2 The Dodd-Frank Wall Street Reform and Consumer Protection Act (“Dodd-Frank”) § 1504, Pub. L. 111-203, 124 Stat. 1376 (July 21, 2010). Section 1504 of the Dodd-Frank Act amended the Securities Exchange Act of 1934 (“Exchange Act”), 15 U.S.C. 78a et seq., to add new a section 13(q). It is Section 13(q) of the Exchange Act that requires the rulemaking described herein. The amendment that added Section 1504 of the Dodd-Frank Act was co-sponsored by Senator Ben Cardin and Senator Richard G. Lugar, among others, and built upon language originally introduced by Senators Cardin and Lugar in a bill entitled the Energy Security Through Transparency Act of 2009. S. 1700, 111th Cong. (2009) (the “ESTTA”). See, Senate Floor Statement of Senator Lugar, “Lugar Floor Speech on Transparency Amendment” (May 18, 2010), available at (“Lugar Floor Statement”). The ESTTA called for the following “findings” by Congress:

“(1) It is in the interest of the United States to promote good governance in the extractive industries sector because good governance strengthens the national security and foreign policy of the United States, contributes to a better investment climate for businesses in the United States, increases the reliability of commodity supplies upon which businesses and people in the United States rely, and promotes greater energy security.

(2) Developing countries that derive a significant portion of revenues from natural resource extraction tend to have higher poverty rates, weaker governance, higher rates of conflict, and poorer development records than countries that do not rely on resource revenues. The consequences of what is known as the ‘resource curse’ including the erosion of civil society, a rise in internal conflicts and regional violence, and the proliferation of terrorism are likely to pose a long-term threat to the national security, foreign policy, and economic interests of the United States.

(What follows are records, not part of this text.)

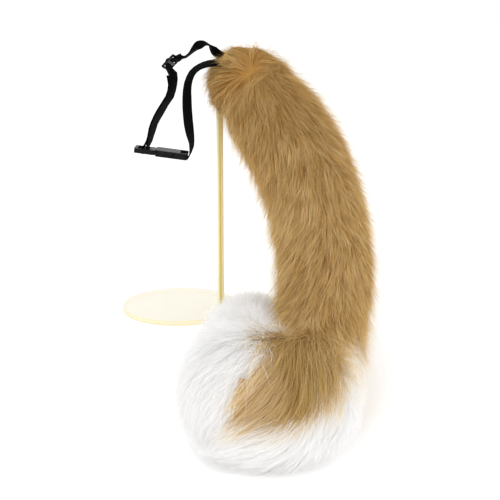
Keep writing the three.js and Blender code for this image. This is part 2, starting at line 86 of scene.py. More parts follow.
def catmull(points, per_segment):
    """Centripetal Catmull-Rom through points, as an array of evenly numbered samples."""
    pts = np.vstack([2 * points[0] - points[1], points, 2 * points[-1] - points[-2]])
    out = []
    for i in range(1, len(pts) - 2):
        p0, p1, p2, p3 = pts[i - 1], pts[i], pts[i + 1], pts[i + 2]
        d0 = max(np.linalg.norm(p1 - p0), 1e-6) ** 0.5
        d1 = max(np.linalg.norm(p2 - p1), 1e-6) ** 0.5
        d2 = max(np.linalg.norm(p3 - p2), 1e-6) ** 0.5
        m1 = ((p1 - p0) / d0 - (p2 - p0) / (d0 + d1) + (p2 - p1) / d1) * d1
        m2 = ((p2 - p1) / d1 - (p3 - p1) / (d1 + d2) + (p3 - p2) / d2) * d1
        last = 1 if i == len(pts) - 3 else 0
        t = np.linspace(0, 1, per_segment + 1)[: per_segment + last, None]
        t2, t3 = t * t, t * t * t
        out.append(
            (2 * t3 - 3 * t2 + 1) * p1 + (t3 - 2 * t2 + t) * m1 + (3 * t2 - 2 * t3) * p2 + (t3 - t2) * m2
        )
    return np.vstack(out)


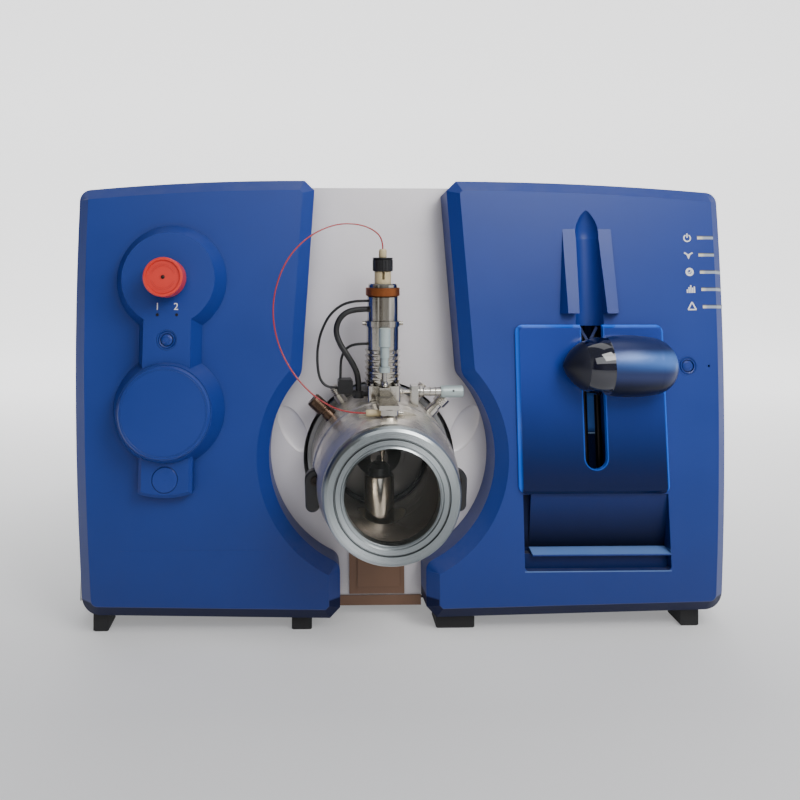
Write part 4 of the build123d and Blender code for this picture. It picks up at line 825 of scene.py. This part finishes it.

(3) Transparency in revenue payments to governments enables citizens to hold their leaders more accountable.

(4) There is a growing consensus among oil, gas, and mining companies that transparency in revenue payments is good for business, since it improves the business climate in which they work and fosters good governance and accountability.

(5) Transparency in revenue payments benefits shareholders of corporations that make such payments because such shareholders have a desire to know the amount of such payments in order to assess financial risk, compare payments from country to country, and assess whether such payments help to create a more stable investment climate. Undisclosed payments may be perceived as corrupt and as decreasing the value of the corporation.”

ESTTA § 2 (as introduced, Sept. 23, 2009).

As these principles underscore, enhancing transparency with respect to payments made by resource extraction issuers to governments for the commercial development of oil, natural gas, and minerals, advances our national interest, promotes our core values, and protects the interests of investors.

3 See, 15 U.S.C. 78m(q)(2)(E). See also, note 6, infra.

4 Lugar Floor Statement.

5 Senate Floor Statement of Senator Cardin, “The Dodd-Frank Wall Street Reform and Consumer Protection Act” (July 15, 2010), available at

6 EITI is a voluntary coalition of resource companies, governments, investor groups, and other international organizations dedicated to fostering and improving transparency and accountability in resource-rich countries through publication and verification of company payments and government revenues from oil, natural gas, and mining. See Implementing the Extractive Industries Transparency Initiative (2008) available at On September 20, 2011, President Obama declared that the United States will join the global initiative and released a National Action Plan stating that the Administration is committing to implement the EITI.